■ **WHAT THE TASK ASKS**
Quote exactly the lines between the line containing "base_plate();" and the line containing "obj.matrix_parent_inverse = Matrix.Identity(4)", counting those two lines as part of the range. Leave the rest out.

(CAD and scene scripts)
>> START

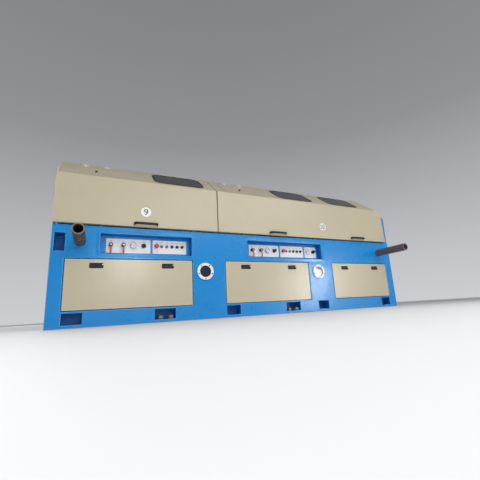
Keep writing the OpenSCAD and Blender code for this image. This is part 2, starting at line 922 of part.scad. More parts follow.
// Fixed leaves, outer knuckles and pins of a flap's two hinges
module flap_hinges(x) {
    for (h = [flap_hinge_in, flap_w - flap_hinge_in]) on_slope(x + h, axis_s) {
        span([-25, 0, 0], [25, 26, 3]);
        for (side = [-1, 1]) {
            x0 = side * 18 - 7;
            translate([x0, 0, axis_n]) rotate([0, 90, 0]) cylinder(r = 6, h = 14);
            span([x0, 0, 0], [x0 + 14, 6, axis_n]);
        }
        translate([-20, 0, axis_n]) rotate([0, 90, 0]) cylinder(r = 3, h = 40);
    }
}

// Flap sheet lying on the slope, with the middle knuckles of its hinges
module flap(x) {
    difference() {
        union() {
            on_slope(x + flap_w / 2, flap_s + flap_l / 2) translate([0, 0, seat_gap])
                linear_extrude(hood_t) round_rect(flap_w, flap_l, 10);
            for (h = [flap_hinge_in, flap_w - flap_hinge_in]) on_slope(x + h, axis_s) {
                translate([-10, 0, axis_n]) rotate([0, 90, 0]) cylinder(r = 6, h = 20);
                span([-10, -34, hood_t], [10, -9, hood_t + 3]);
                span([-10, -13, hood_t], [10, -4, axis_n + 3]);
            }
        }
        for (h = [flap_hinge_in, flap_w - flap_hinge_in]) on_slope(x + h, axis_s)
            translate([-11, 0, axis_n]) rotate([0, 90, 0]) cylinder(r = 3 + run_gap, h = 22);
    }
}

module flap_knob(x) {
    on_slope(x + flap_w / 2, flap_s + 80) translate([0, 0, hood_t + seat_gap]) {
        cylinder(r = 9, h = 12);
        translate([0, 0, 11]) cylinder(r = 14, h = 12);
    }
}

module flap_hinges_9() { color("silver") seat() flap_hinges(flap_x[0]); }
module flap_hinges_10() { color("silver") seat() flap_hinges(flap_x[1]); }
module flap_9() { color(cream) seat() flap(flap_x[0]); }
module flap_10() { color(cream) seat() flap(flap_x[1]); }
module flap_knob_9() { color(black) seat() flap_knob(flap_x[0]); }
module flap_knob_10() { color(black) seat() flap_knob(flap_x[1]); }

base_plate();
front_plate();
rear_plate();
end_plates();
deck_plate();
outlet_wall();
rear_wall();
front_covers();
rear_covers();
cover_latches();
control_recesses();
control_plates();
pressure_gauges();
control_knobs();
start_buttons();
stop_buttons();
valve_hubs();
valve_lever_9a();
valve_lever_9b();
valve_lever_10a();
valve_lever_10b();
port_flanges();
port_glasses();
lifting_pipes();
anchor_nuts();
hood_buffers();
drawing_blocks();
die_boxes();
guide_pulley();
hood_9();
window_9();
gasket_9();
handle_9();
number_disc_9();
flap_hinges_9();
flap_9();
flap_knob_9();
hood_10();
windows_10();
gaskets_10();
handles_10();
number_disc_10();
flap_hinges_10();
flap_10();
flap_knob_10();
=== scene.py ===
"""A two-station wire drawing machine section: a blue welded bed with cream covers and hoods.

Lengths are millimetres from the bed's left front corner on the floor, as on a shop drawing.
"""
import math

import bmesh
import bpy
from mathutils import Matrix, Vector


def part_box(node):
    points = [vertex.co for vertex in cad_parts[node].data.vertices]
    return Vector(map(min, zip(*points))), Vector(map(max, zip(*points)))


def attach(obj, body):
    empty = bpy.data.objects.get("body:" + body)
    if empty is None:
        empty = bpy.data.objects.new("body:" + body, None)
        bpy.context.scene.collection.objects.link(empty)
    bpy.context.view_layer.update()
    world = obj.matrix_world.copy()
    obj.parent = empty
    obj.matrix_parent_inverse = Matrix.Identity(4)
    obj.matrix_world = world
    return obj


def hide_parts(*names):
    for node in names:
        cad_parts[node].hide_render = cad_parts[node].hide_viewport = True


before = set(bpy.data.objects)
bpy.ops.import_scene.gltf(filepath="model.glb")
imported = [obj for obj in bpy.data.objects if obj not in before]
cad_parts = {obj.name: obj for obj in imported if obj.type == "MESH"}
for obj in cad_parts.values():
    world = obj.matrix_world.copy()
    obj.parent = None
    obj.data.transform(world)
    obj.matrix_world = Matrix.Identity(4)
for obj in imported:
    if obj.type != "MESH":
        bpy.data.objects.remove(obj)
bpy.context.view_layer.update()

# Camera and studio
# The photograph was taken from low down near the left end, looking up along the machine. The
# studio has a pale floor, a grey surround, broad lamps in front, at the side, over the floor and
# behind, and two white cards that show in reflections alone.

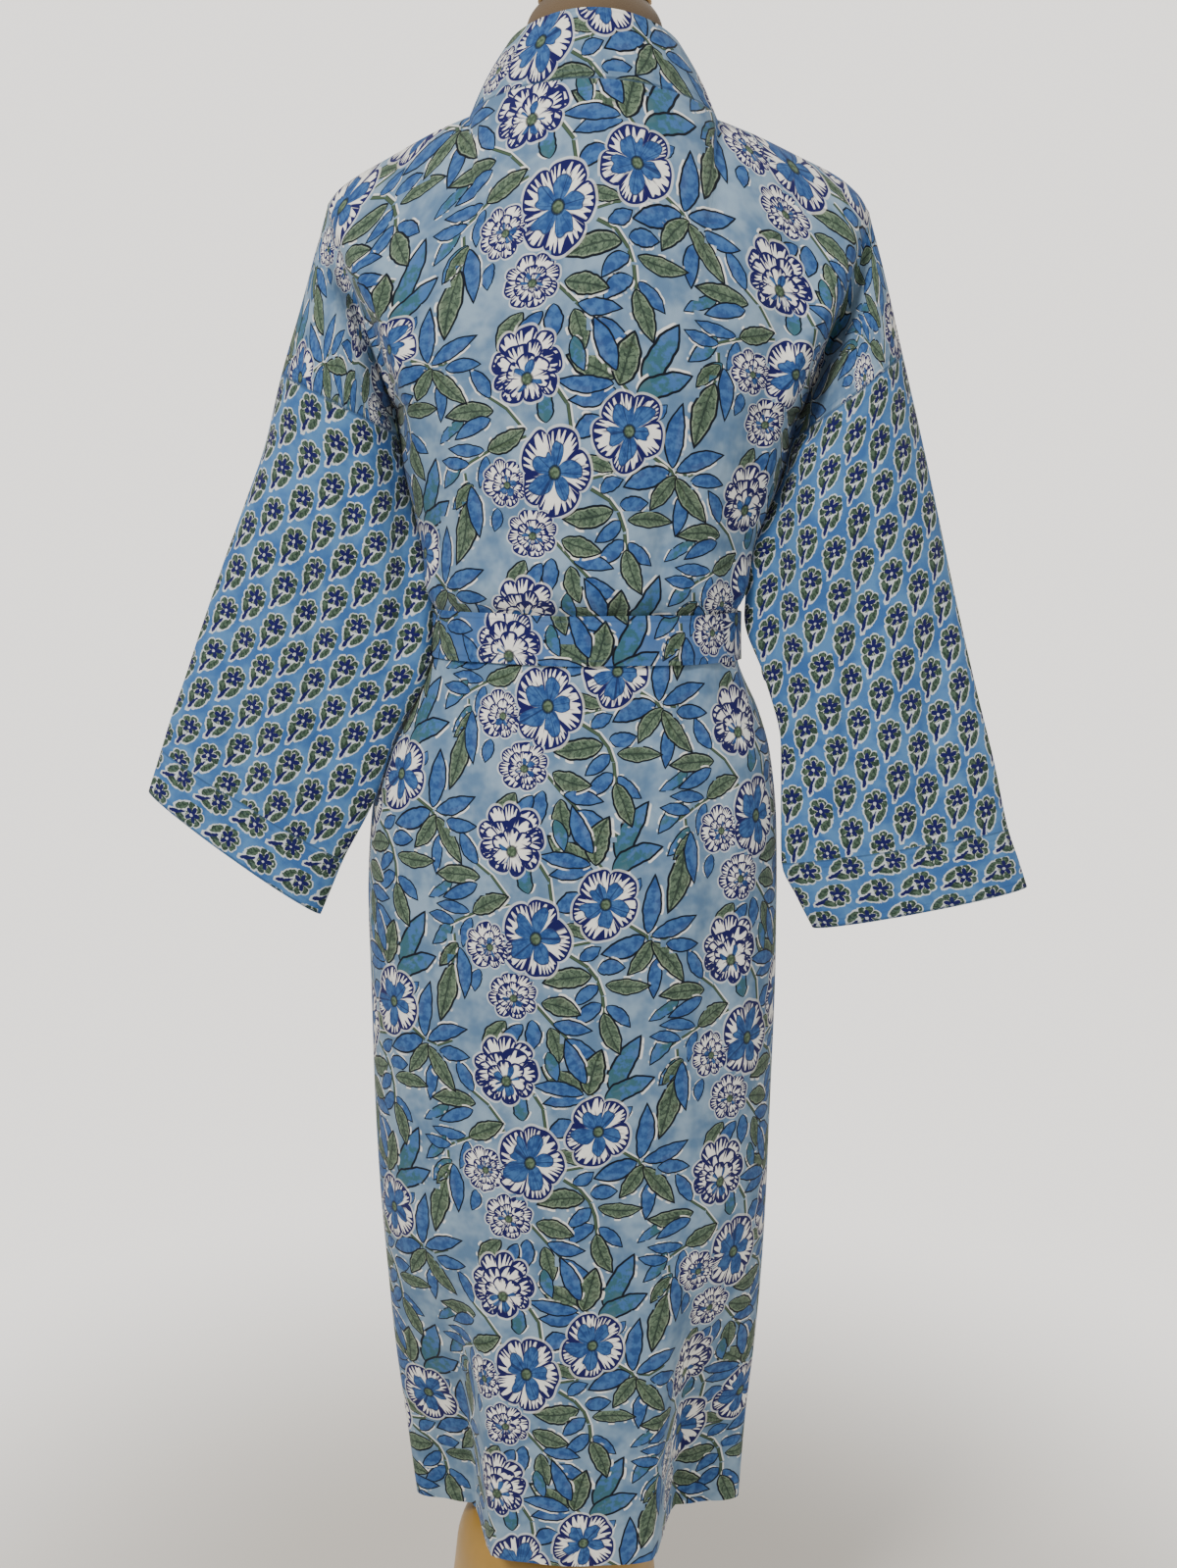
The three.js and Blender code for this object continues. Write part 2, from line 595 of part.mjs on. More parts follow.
// The knot: a soft pad with rounded corners, on the belt's front.
function knotGeometry() {
  const across = acrossOf(KNOT.share);
  const lift = overWrap(KNOT.share, KNOT.z) + BELT_CLEARANCE + BELT_WALL;
  const seat = liftedPoint(across, -1, KNOT.z, lift);
  const centre = liftedPoint(across, -1, KNOT.z, lift + SEAM_GAP + KNOT.depth / 2);
  const out = centre.clone().sub(seat);
  const geometry = new THREE.SphereGeometry(1, 20, 12);
  const position = geometry.attributes.position;
  for (let i = 0; i < position.count; i += 1) {
    const p = new THREE.Vector3().fromBufferAttribute(position, i);
    const size = (Math.abs(p.x) ** 3 + Math.abs(p.y) ** 3 + Math.abs(p.z) ** 3) ** (1 / 3);
    p.divideScalar(size);
    position.setXYZ(i, (p.x * KNOT.width) / 2, (p.z * KNOT.depth) / 2, (p.y * KNOT.height) / 2);
  }
  geometry.index.array.reverse();
  geometry.rotateZ(Math.atan2(-out.x, out.y) + Math.PI);
  geometry.translate(centre.x, centre.y, centre.z);
  return geometry;
}

// A free end of the belt: it leaves the knot narrow and lies on the wrapped front.
function tailFaces(tail) {
  const start = KNOT.z - KNOT.height / 2 - SEAM_GAP;
  const count = 12;
  const rows = [];
  for (let i = count; i >= 0; i -= 1) {
    const t = i / count;
    const z = start - tail.length * t;
    const half = read(BODY, 'z', 'right', z);
    const middle = lerp(tail.top, tail.bottom, smooth(t * 2));
    const width = lerp(TAIL_TOP_HALF, TAIL_HALF, smooth(t / 0.25));
    const off = lerp(KNOT.depth / 2, 1, smooth(t / 0.2)) + WALL + 1;
    const row = [1, 0.33, -0.33, -1].map((k) => {
      const share = (middle + k * width) / half;
      const point = liftedPoint(acrossOf(share), -1, z, overWrap(share, z) + off);
      point.z = z;
      return point;
    });
    rows.push(row);
  }
  return gridFaces(rows, true);
}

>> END

■ **FINAL ANSWER**
base_plate();
front_plate();
rear_plate();
end_plates();
deck_plate();
outlet_wall();
rear_wall();
front_covers();
rear_covers();
cover_latches();
control_recesses();
control_plates();
pressure_gauges();
control_knobs();
start_buttons();
stop_buttons();
valve_hubs();
valve_lever_9a();
valve_lever_9b();
valve_lever_10a();
valve_lever_10b();
port_flanges();
port_glasses();
lifting_pipes();
anchor_nuts();
hood_buffers();
drawing_blocks();
die_boxes();
guide_pulley();
hood_9();
window_9();
gasket_9();
handle_9();
number_disc_9();
flap_hinges_9();
flap_9();
flap_knob_9();
hood_10();
windows_10();
gaskets_10();
handles_10();
number_disc_10();
flap_hinges_10();
flap_10();
flap_knob_10();
=== scene.py ===
"""A two-station wire drawing machine section: a blue welded bed with cream covers and hoods.

Lengths are millimetres from the bed's left front corner on the floor, as on a shop drawing.
"""
import math

import bmesh
import bpy
from mathutils import Matrix, Vector


def part_box(node):
    points = [vertex.co for vertex in cad_parts[node].data.vertices]
    return Vector(map(min, zip(*points))), Vector(map(max, zip(*points)))


def attach(obj, body):
    empty = bpy.data.objects.get("body:" + body)
    if empty is None:
        empty = bpy.data.objects.new("body:" + body, None)
        bpy.context.scene.collection.objects.link(empty)
    bpy.context.view_layer.update()
    world = obj.matrix_world.copy()
    obj.parent = empty
    obj.matrix_parent_inverse = Matrix.Identity(4)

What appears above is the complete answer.